• [Work instructions]: Copy every line of the listing exactly.

-- Dataset section start --

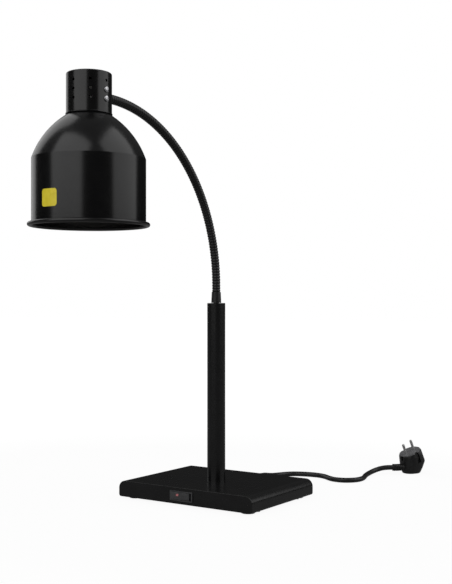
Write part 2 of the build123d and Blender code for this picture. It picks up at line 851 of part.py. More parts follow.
with BuildPart() as lampholder_bracket:
    with BuildSketch(facing(0, head_y + bracket_width / 2, 0, (0, -1, 0))):
        with Locations((0, web_z + bracket_wall / 2)):
            Rectangle(2 * leg_outer, bracket_wall)
        for side in (-1, 1):
            with Locations((side * (leg_outer + leg_inner) / 2, (collar_top_height + web_z) / 2)):
                Rectangle(bracket_wall, web_z - collar_top_height)
            with Locations(
                (side * (leg_inner + bracket_foot_inner) / 2, collar_top_height + bracket_wall / 2)
            ):
                Rectangle(leg_inner - bracket_foot_inner, bracket_wall)
    extrude(amount=bracket_width)
    with BuildSketch(level(0, head_y, bracket_top_height)):
        with GridLocations(2 * holder_screw_offset, 0, 2, 1):
            Circle(holder_screw_radius + hole_gap / 2)
    extrude(amount=-bracket_wall, mode=Mode.SUBTRACT)
    with BuildSketch(level(0, head_y, collar_top_height)):
        with GridLocations(2 * shade_screw_offset, 0, 2, 1):
            Circle(shade_screw_radius + hole_gap / 2)
    extrude(amount=bracket_wall, mode=Mode.SUBTRACT)
    for row in cap_screw_rows:
        with BuildSketch(facing(-cap_radius, head_y, row, (1, 0, 0))):
            Circle(cap_screw_radius + hole_gap / 2)
        extrude(amount=2 * cap_radius, mode=Mode.SUBTRACT)

with BuildPart() as lampholder_body:
    with BuildSketch(level(0, head_y, holder_bottom_height)):
        Circle(holder_radius)
    extrude(amount=holder_top_height - holder_bottom_height)
    fillet(edges().group_by(Axis.Z)[-1], radius=cap_top_round)
    with BuildSketch(level(0, head_y, holder_bottom_height)):
        Circle(holder_cavity_radius)
    extrude(amount=holder_cavity_top - holder_bottom_height, mode=Mode.SUBTRACT)
    with BuildSketch(level(0, head_y, holder_top_height)):
        with GridLocations(2 * holder_screw_offset, 0, 2, 1):
            Circle(holder_screw_radius + slip)
    extrude(amount=-holder_screw_depth, mode=Mode.SUBTRACT)
    for side in (-1, 1):
        with BuildSketch(
            facing(side * head_wire_x, head_y + holder_radius, head_wire_z, (0, -1, 0))
        ):
            Circle(wire_radius + contact_gap)
        extrude(amount=head_wire_depth, mode=Mode.SUBTRACT)

with BuildPart() as lampholder_shell:
    with BuildSketch(level(0, head_y, screw_shell_bottom_height)):
        Circle(holder_cavity_radius - contact_gap)
        Circle(holder_cavity_radius - contact_gap - screw_shell_wall, mode=Mode.SUBTRACT)
    extrude(amount=holder_cavity_top - screw_shell_bottom_height)

with BuildPart() as lampholder_contact:
    with BuildSketch(level(0, head_y, holder_cavity_top)):
        Circle(contact_radius)
    extrude(amount=-contact_height)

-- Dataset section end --

• [Output below]:
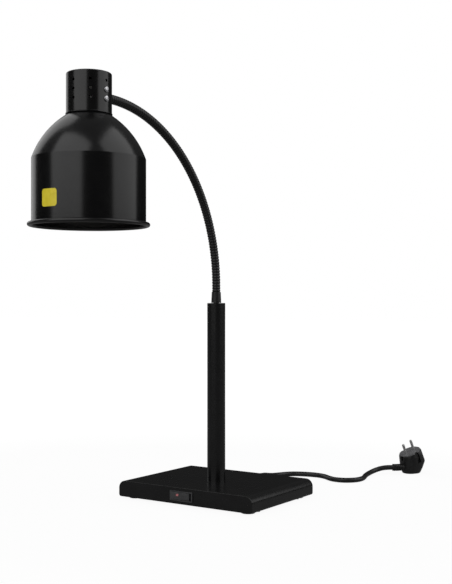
Write part 2 of the build123d and Blender code for this picture. It picks up at line 851 of part.py. More parts follow.
with BuildPart() as lampholder_bracket:
    with BuildSketch(facing(0, head_y + bracket_width / 2, 0, (0, -1, 0))):
        with Locations((0, web_z + bracket_wall / 2)):
            Rectangle(2 * leg_outer, bracket_wall)
        for side in (-1, 1):
            with Locations((side * (leg_outer + leg_inner) / 2, (collar_top_height + web_z) / 2)):
                Rectangle(bracket_wall, web_z - collar_top_height)
            with Locations(
                (side * (leg_inner + bracket_foot_inner) / 2, collar_top_height + bracket_wall / 2)
            ):
                Rectangle(leg_inner - bracket_foot_inner, bracket_wall)
    extrude(amount=bracket_width)
    with BuildSketch(level(0, head_y, bracket_top_height)):
        with GridLocations(2 * holder_screw_offset, 0, 2, 1):
            Circle(holder_screw_radius + hole_gap / 2)
    extrude(amount=-bracket_wall, mode=Mode.SUBTRACT)
    with BuildSketch(level(0, head_y, collar_top_height)):
        with GridLocations(2 * shade_screw_offset, 0, 2, 1):
            Circle(shade_screw_radius + hole_gap / 2)
    extrude(amount=bracket_wall, mode=Mode.SUBTRACT)
    for row in cap_screw_rows:
        with BuildSketch(facing(-cap_radius, head_y, row, (1, 0, 0))):
            Circle(cap_screw_radius + hole_gap / 2)
        extrude(amount=2 * cap_radius, mode=Mode.SUBTRACT)

with BuildPart() as lampholder_body:
    with BuildSketch(level(0, head_y, holder_bottom_height)):
        Circle(holder_radius)
    extrude(amount=holder_top_height - holder_bottom_height)
    fillet(edges().group_by(Axis.Z)[-1], radius=cap_top_round)
    with BuildSketch(level(0, head_y, holder_bottom_height)):
        Circle(holder_cavity_radius)
    extrude(amount=holder_cavity_top - holder_bottom_height, mode=Mode.SUBTRACT)
    with BuildSketch(level(0, head_y, holder_top_height)):
        with GridLocations(2 * holder_screw_offset, 0, 2, 1):
            Circle(holder_screw_radius + slip)
    extrude(amount=-holder_screw_depth, mode=Mode.SUBTRACT)
    for side in (-1, 1):
        with BuildSketch(
            facing(side * head_wire_x, head_y + holder_radius, head_wire_z, (0, -1, 0))
        ):
            Circle(wire_radius + contact_gap)
        extrude(amount=head_wire_depth, mode=Mode.SUBTRACT)

with BuildPart() as lampholder_shell:
    with BuildSketch(level(0, head_y, screw_shell_bottom_height)):
        Circle(holder_cavity_radius - contact_gap)
        Circle(holder_cavity_radius - contact_gap - screw_shell_wall, mode=Mode.SUBTRACT)
    extrude(amount=holder_cavity_top - screw_shell_bottom_height)

with BuildPart() as lampholder_contact:
    with BuildSketch(level(0, head_y, holder_cavity_top)):
        Circle(contact_radius)
    extrude(amount=-contact_height)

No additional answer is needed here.